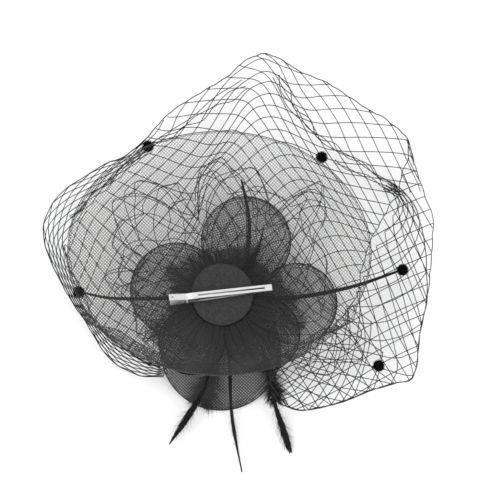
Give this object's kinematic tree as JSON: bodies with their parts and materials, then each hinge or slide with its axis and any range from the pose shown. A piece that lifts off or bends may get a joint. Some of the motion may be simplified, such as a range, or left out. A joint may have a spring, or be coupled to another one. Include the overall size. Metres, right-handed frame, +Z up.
{
  "type": "fascinator hat",
  "caption": "Mesh flower fascinator with a round brim, gathered veil, feathers, felt base and sprung fork clip, lying flower side down.",
  "frame": {"origin": "on the ground under the middle of the hat's box, with the hat lying flower side down on its petal rims", "axes": "+Z up out of the back of the hat, where the clip is, +Y along the longest side towards the wide top edge of the veil, +X towards the right long quill as seen from the clip's side"},
  "size_m": [0.2336, 0.246, 0.0614],
  "materials": {
    "crin": "fine open crinoline mesh with a slight sheen",
    "felt": "matt pressed felt",
    "net": "knotted veil net of fine twisted thread",
    "chenille": "fuzzy chenille",
    "feather": "feather vane with a soft sheen",
    "steel": "bright nickel-plated spring steel"
  },
  "bodies": {
    "hat": {"felt_base": "felt", "brim_disc": "crin", "flower_core": "crin", "petal_top": "crin", "petal_left": "crin", "petal_right": "crin", "petal_lower_left": "crin", "petal_lower_right": "crin", "petal_bottom": "crin", "hackle_pad": "feather", "veil_outer": "net", "veil_ruffle": "net", "veil_dot_1": "chenille", "veil_dot_2": "chenille", "veil_dot_3": "chenille", "veil_dot_4": "chenille", "veil_dot_5": "chenille", "quill_left": "feather", "quill_right": "feather", "quill_top": "feather", "feather_top_small": "feather", "feather_lower_left": "feather", "feather_lower_centre": "feather", "feather_lower_right": "feather", "clip_jaw": "steel", "clip_pin": "steel"},
    "clip_lever": {"clip_arm": "steel"}
  },
  "joints": [
    {"name": "clip_hinge", "type": "hinge", "parent": "hat", "child": "clip_lever", "pos_m": [-0.02978, -0.01668, 0.05553], "axis": [0.124, -0.9051, 0.4067], "range_deg": [0, 22], "stiffness_Nm_per_rad": 0.05, "springref_deg": -17.19}
  ]
}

● Given request:
Without changing a word, restate the whole listing.

● Result for this task:
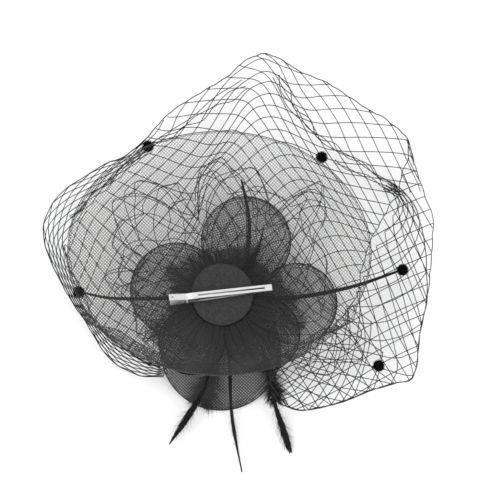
Give this object's kinematic tree as JSON: bodies with their parts and materials, then each hinge or slide with its axis and any range from the pose shown. A piece that lifts off or bends may get a joint. Some of the motion may be simplified, such as a range, or left out. A joint may have a spring, or be coupled to another one. Include the overall size. Metres, right-handed frame, +Z up.
{
  "type": "fascinator hat",
  "caption": "Mesh flower fascinator with a round brim, gathered veil, feathers, felt base and sprung fork clip, lying flower side down.",
  "frame": {"origin": "on the ground under the middle of the hat's box, with the hat lying flower side down on its petal rims", "axes": "+Z up out of the back of the hat, where the clip is, +Y along the longest side towards the wide top edge of the veil, +X towards the right long quill as seen from the clip's side"},
  "size_m": [0.2336, 0.246, 0.0614],
  "materials": {
    "crin": "fine open crinoline mesh with a slight sheen",
    "felt": "matt pressed felt",
    "net": "knotted veil net of fine twisted thread",
    "chenille": "fuzzy chenille",
    "feather": "feather vane with a soft sheen",
    "steel": "bright nickel-plated spring steel"
  },
  "bodies": {
    "hat": {"felt_base": "felt", "brim_disc": "crin", "flower_core": "crin", "petal_top": "crin", "petal_left": "crin", "petal_right": "crin", "petal_lower_left": "crin", "petal_lower_right": "crin", "petal_bottom": "crin", "hackle_pad": "feather", "veil_outer": "net", "veil_ruffle": "net", "veil_dot_1": "chenille", "veil_dot_2": "chenille", "veil_dot_3": "chenille", "veil_dot_4": "chenille", "veil_dot_5": "chenille", "quill_left": "feather", "quill_right": "feather", "quill_top": "feather", "feather_top_small": "feather", "feather_lower_left": "feather", "feather_lower_centre": "feather", "feather_lower_right": "feather", "clip_jaw": "steel", "clip_pin": "steel"},
    "clip_lever": {"clip_arm": "steel"}
  },
  "joints": [
    {"name": "clip_hinge", "type": "hinge", "parent": "hat", "child": "clip_lever", "pos_m": [-0.02978, -0.01668, 0.05553], "axis": [0.124, -0.9051, 0.4067], "range_deg": [0, 22], "stiffness_Nm_per_rad": 0.05, "springref_deg": -17.19}
  ]
}